The removal of fuel subsidies has undeniably placed Northern Nigerian farmers in a precarious and challenging position, significantly jeopardizing their livelihoods and the broader food security of the country.
While various government funding programs have offered some level of support, their effectiveness is constrained by a range of broader economic challenges and entrenched systemic issues within the agricultural sector.
These include rising input costs, inadequate infrastructure, and inefficiencies in the distribution of support.
To ensure the long-term sustainability and resilience of Nigeria’s agricultural industry, there is an urgent need for comprehensive reforms.
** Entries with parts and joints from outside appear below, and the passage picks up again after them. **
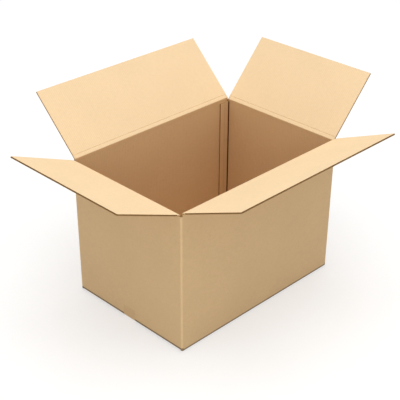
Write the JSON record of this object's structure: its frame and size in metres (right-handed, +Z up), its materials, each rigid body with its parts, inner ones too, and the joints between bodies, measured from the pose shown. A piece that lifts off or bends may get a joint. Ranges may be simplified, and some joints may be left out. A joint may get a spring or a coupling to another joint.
{
  "type": "double wall shipping box",
  "caption": "Open corrugated shipping box with four hinged top flaps, a glued corner joint and a taped two-layer bottom.",
  "frame": {"origin": "on the floor at the middle of the box, on the outer face of the bottom", "axes": "+Z up out of the open top, +X along the two long walls, +Y towards the long wall that holds the glued joint"},
  "size_m": [1.0142, 0.8161, 0.6173],
  "materials": {
    "kraft_board": "matte",
    "kraft_flap": "matte",
    "packing_tape": "satin"
  },
  "bodies": {
    "box": {"carton_body": "kraft_board", "bottom_tape": "packing_tape"},
    "flap_front": {"top_flap_front": "kraft_flap"},
    "flap_right": {"top_flap_right": "kraft_flap"},
    "flap_back": {"top_flap_back": "kraft_flap"},
    "flap_left": {"top_flap_left": "kraft_flap"}
  },
  "joints": [
    {"name": "front_flap_fold", "type": "hinge", "parent": "box", "child": "flap_front", "pos_m": [0, -0.225, 0.45], "axis": [1, 0, 0], "range_deg": [-157, 103]},
    {"name": "right_flap_fold", "type": "hinge", "parent": "box", "child": "flap_right", "pos_m": [0.324, 0, 0.445], "axis": [0, 1, 0], "range_deg": [-132.4, 127.6]},
    {"name": "back_flap_fold", "type": "hinge", "parent": "box", "child": "flap_back", "pos_m": [0, 0.225, 0.45], "axis": [-1, 0, 0], "range_deg": [-135.4, 124.6]},
    {"name": "left_flap_fold", "type": "hinge", "parent": "box", "child": "flap_left", "pos_m": [-0.324, 0, 0.445], "axis": [0, -1, 0], "range_deg": [-157.4, 102.6]}
  ]
}
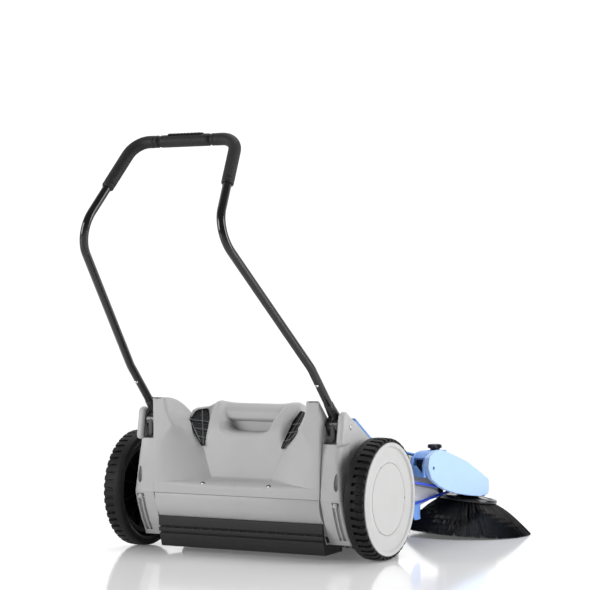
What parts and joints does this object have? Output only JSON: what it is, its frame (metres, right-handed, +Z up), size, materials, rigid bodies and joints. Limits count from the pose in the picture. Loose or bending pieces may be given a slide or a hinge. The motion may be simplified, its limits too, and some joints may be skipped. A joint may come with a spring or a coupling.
{
  "type": "walk-behind push sweeper",
  "caption": "Manual push sweeper with two large drive wheels, rear dirt hopper, main roller, side brush on a lifting arm, and a folding push handle.",
  "frame": {"origin": "middle of the footprint, on the ground under the wheels", "axes": "+X to the operator's right along the wheel axle, +Y forward in the direction of travel, +Z up"},
  "size_m": [0.8649, 1.372, 1.0708],
  "materials": {
    "grey_plastic": "satin moulded",
    "light_plastic": "satin moulded",
    "blue_plastic": "satin moulded",
    "pale_blue_plastic": "satin moulded",
    "dark_grey_plastic": "matte moulded",
    "black_plastic": "matte moulded",
    "black_rubber": "matte",
    "tyre_black": "matte",
    "belt_blue": "smooth",
    "black_paint": "gloss",
    "black_grip": "matte foam",
    "black_bristle": "fibres",
    "filter_cloth": "pleated",
    "zinc_steel": "zinc plated"
  },
  "bodies": {
    "chassis": {"side_frame_right": "grey_plastic", "side_frame_left": "grey_plastic", "hood": "blue_plastic", "front_frame": "blue_plastic", "roller_housing": "grey_plastic", "front_flap": "black_rubber", "front_flap_bar": "black_plastic", "side_skirts": "black_rubber", "roller_bearings": "black_plastic", "axle_stubs": "zinc_steel", "arm_bracket": "blue_plastic", "arm_pin": "zinc_steel", "frame_screws": "zinc_steel", "handle_pivot_pins": "zinc_steel", "roller_belt": "black_rubber", "brush_belt": "belt_blue"},
    "wheel_right": {"tyre_right": "tyre_black", "rim_right": "black_plastic", "wheel_disc_right": "light_plastic", "wheel_bush_right": "black_plastic", "brush_drive_pulley": "black_plastic"},
    "wheel_left": {"tyre_left": "tyre_black", "rim_left": "black_plastic", "wheel_disc_left": "light_plastic", "wheel_bush_left": "black_plastic", "roller_drive_pulley": "black_plastic"},
    "handle": {"handle_tube_right": "black_paint", "handle_tube_left": "black_paint", "handle_bow": "black_paint", "grip_left": "black_grip", "grip_right": "black_grip", "grip_middle": "black_grip", "grip_pad": "black_grip", "knuckle_right": "black_plastic", "knuckle_left": "black_plastic", "lever_pins": "zinc_steel"},
    "lever_right": {"lock_lever_right": "dark_grey_plastic"},
    "lever_left": {"lock_lever_left": "dark_grey_plastic"},
    "hopper": {"hopper_upper": "grey_plastic", "hopper_lower": "grey_plastic", "vent_right": "black_plastic", "vent_left": "black_plastic", "dust_filters": "filter_cloth", "hopper_screws": "zinc_steel", "rear_flap": "black_rubber"},
    "main_roller": {"roller_shaft": "zinc_steel", "roller_core": "black_plastic", "roller_bristles": "black_bristle", "roller_pulley": "black_plastic"},
    "brush_arm": {"arm_cover": "pale_blue_plastic", "arm_beam": "black_plastic"},
    "knob": {"star_knob": "black_plastic"},
    "side_brush": {"brush_plate": "black_plastic", "side_bristles": "black_bristle", "brush_spindle": "zinc_steel", "brush_pulley": "black_plastic"},
    "castor_swivel": {"castor_fork": "zinc_steel", "castor_pin": "zinc_steel"},
    "castor_roll": {"castor_wheel": "black_rubber"}
  },
  "joints": [
    {"name": "wheel_right_roll", "type": "hinge", "parent": "chassis", "child": "wheel_right", "pos_m": [0.30995, -0.16382, 0.155], "axis": [1, 0, 0], "continuous": true},
    {"name": "wheel_left_roll", "type": "hinge", "parent": "chassis", "child": "wheel_left", "pos_m": [-0.40205, -0.16382, 0.155], "axis": [1, 0, 0], "continuous": true},
    {"name": "roller_spin", "type": "hinge", "parent": "chassis", "child": "main_roller", "pos_m": [-0.04605, 0.00118, 0.119], "axis": [1, 0, 0], "continuous": true},
    {"name": "handle_fold", "type": "hinge", "parent": "chassis", "child": "handle", "pos_m": [-0.04605, -0.23582, 0.342], "axis": [1, 0, 0], "range_deg": [-90, 0]},
    {"name": "lever_right_release", "type": "hinge", "parent": "handle", "child": "lever_right", "pos_m": [0.22495, -0.25482, 0.341], "axis": [1, 0, 0], "range_deg": [-25, 0]},
    {"name": "lever_left_release", "type": "hinge", "parent": "handle", "child": "lever_left", "pos_m": [-0.31705, -0.25482, 0.341], "axis": [1, 0, 0], "range_deg": [-25, 0]},
    {"name": "hopper_pull", "type": "slide", "parent": "chassis", "child": "hopper", "axis": [0, -1, 0], "range_m": [0, 0.32]},
    {"name": "knob_turn", "type": "hinge", "parent": "chassis", "child": "knob", "pos_m": [0.27195, 0.24618, 0.257], "axis": [0, 0, 1], "range_deg": [0, 180]},
    {"name": "arm_lift", "type": "hinge", "parent": "chassis", "child": "brush_arm", "pos_m": [0.28395, 0.15818, 0.21], "axis": [1, 0, 0], "range_deg": [0, 6], "deforming": ["brush_belt"]},
    {"name": "side_brush_spin", "type": "hinge", "parent": "brush_arm", "child": "side_brush", "pos_m": [0.25295, 0.50618, 0.098], "axis": [0.0975, 0.0731, 0.9925], "continuous": true},
    {"name": "castor_swivel_turn", "type": "hinge", "parent": "chassis", "child": "castor_swivel", "pos_m": [-0.04605, 0.23618, 0.09], "axis": [0, 0, 1], "continuous": true},
    {"name": "castor_roll_spin", "type": "hinge", "parent": "castor_swivel", "child": "castor_roll", "pos_m": [-0.04605, 0.21418, 0.032], "axis": [1, 0, 0], "continuous": true}
  ],
  "couplings": [
    {"joint": "roller_spin", "follows": "wheel_left_roll", "ratio": 2.5},
    {"joint": "side_brush_spin", "follows": "wheel_right_roll", "ratio": -1.2826},
    {"joint": "knob_turn", "follows": "arm_lift", "ratio": 30}
  ]
}
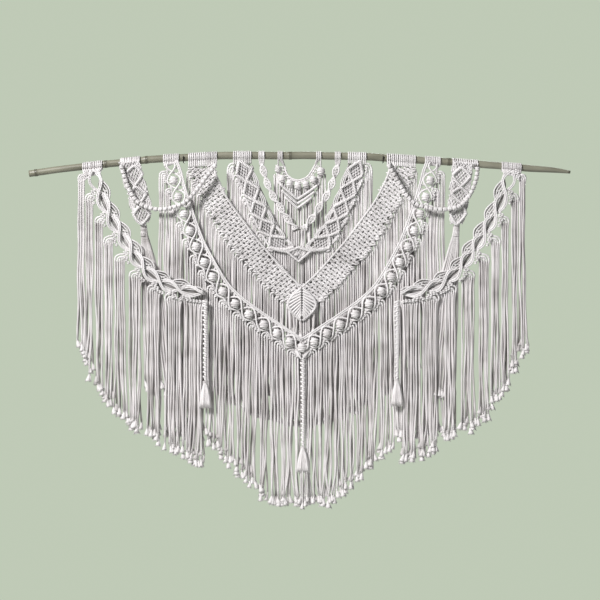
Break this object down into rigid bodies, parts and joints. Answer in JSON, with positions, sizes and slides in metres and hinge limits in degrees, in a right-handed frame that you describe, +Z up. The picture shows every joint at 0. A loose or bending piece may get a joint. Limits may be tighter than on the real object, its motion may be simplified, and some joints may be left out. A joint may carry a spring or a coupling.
{
  "type": "macrame wall hanging on a bamboo rod",
  "caption": "Wide macrame wall hanging of knotted off-white cotton bands, side swags, braids and long fringe, tied to a slightly bowed bamboo rod.",
  "frame": {"origin": "on the rod's centreline, on the hanging's line of symmetry", "axes": "+X along the rod to the viewer's right, +Y towards the wall, +Z up"},
  "size_m": [1.196, 0.0509, 0.7938],
  "materials": {
    "knotted_cotton": "matt twisted cotton cord, off-white",
    "fringe_cotton": "matt combed cotton strands, off-white",
    "bamboo": "satin dark bamboo",
    "hook_metal": "dark satin"
  },
  "bodies": {
    "root": {"swag_left": "knotted_cotton", "swag_right": "knotted_cotton", "tongue_left": "knotted_cotton", "tongue_right": "knotted_cotton", "berry_band": "knotted_cotton", "net_band": "knotted_cotton", "diamond_band": "knotted_cotton", "crescent": "knotted_cotton", "leaf": "knotted_cotton", "spiral_left": "knotted_cotton", "spiral_right": "knotted_cotton", "chain_left": "knotted_cotton", "chain_right": "knotted_cotton", "braid_left": "knotted_cotton", "braid_right": "knotted_cotton", "braid_centre": "knotted_cotton", "swag_fringe_left": "fringe_cotton", "swag_fringe_right": "fringe_cotton", "berry_fringe": "fringe_cotton", "net_fringe": "fringe_cotton", "diamond_fringe": "fringe_cotton", "crescent_fringe": "fringe_cotton", "spiral_fringe": "fringe_cotton", "leaf_fringe": "fringe_cotton", "tail_left": "fringe_cotton", "tail_right": "fringe_cotton", "tassel_left": "fringe_cotton", "tassel_right": "fringe_cotton", "tassel_centre": "fringe_cotton", "rod": "bamboo", "wall_hook_left": "hook_metal", "wall_hook_right": "hook_metal"}
  },
  "joints": []
}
These reforms should address the root causes of the current challenges by focusing on several key areas.
First, there must be a concerted effort to improve infrastructure, particularly rural roads and transportation networks, to reduce the cost of moving goods to market and enhance overall efficiency.
Second, enhancing access to affordable and timely credit will enable farmers to invest in modern tools and technologies, which are crucial for increasing productivity and competitiveness.
Third, there is a critical need for investment in agricultural education and extension services to equip farmers with the knowledge and skills needed to adopt modern farming practices and adapt to changing conditions.
Moreover, the government must ensure greater transparency and accountability in the administration of agricultural programs, addressing issues of corruption and mismanagement that undermine the effectiveness of subsidies.
A more inclusive approach, with the active involvement of local farming communities in decision-making processes, can help ensure that support reaches those who need it most and is utilized effectively.
By taking these comprehensive steps, Nigeria can better support its farmers, ensure food security, and promote a thriving agricultural sector in the face of ongoing economic and environmental challenges.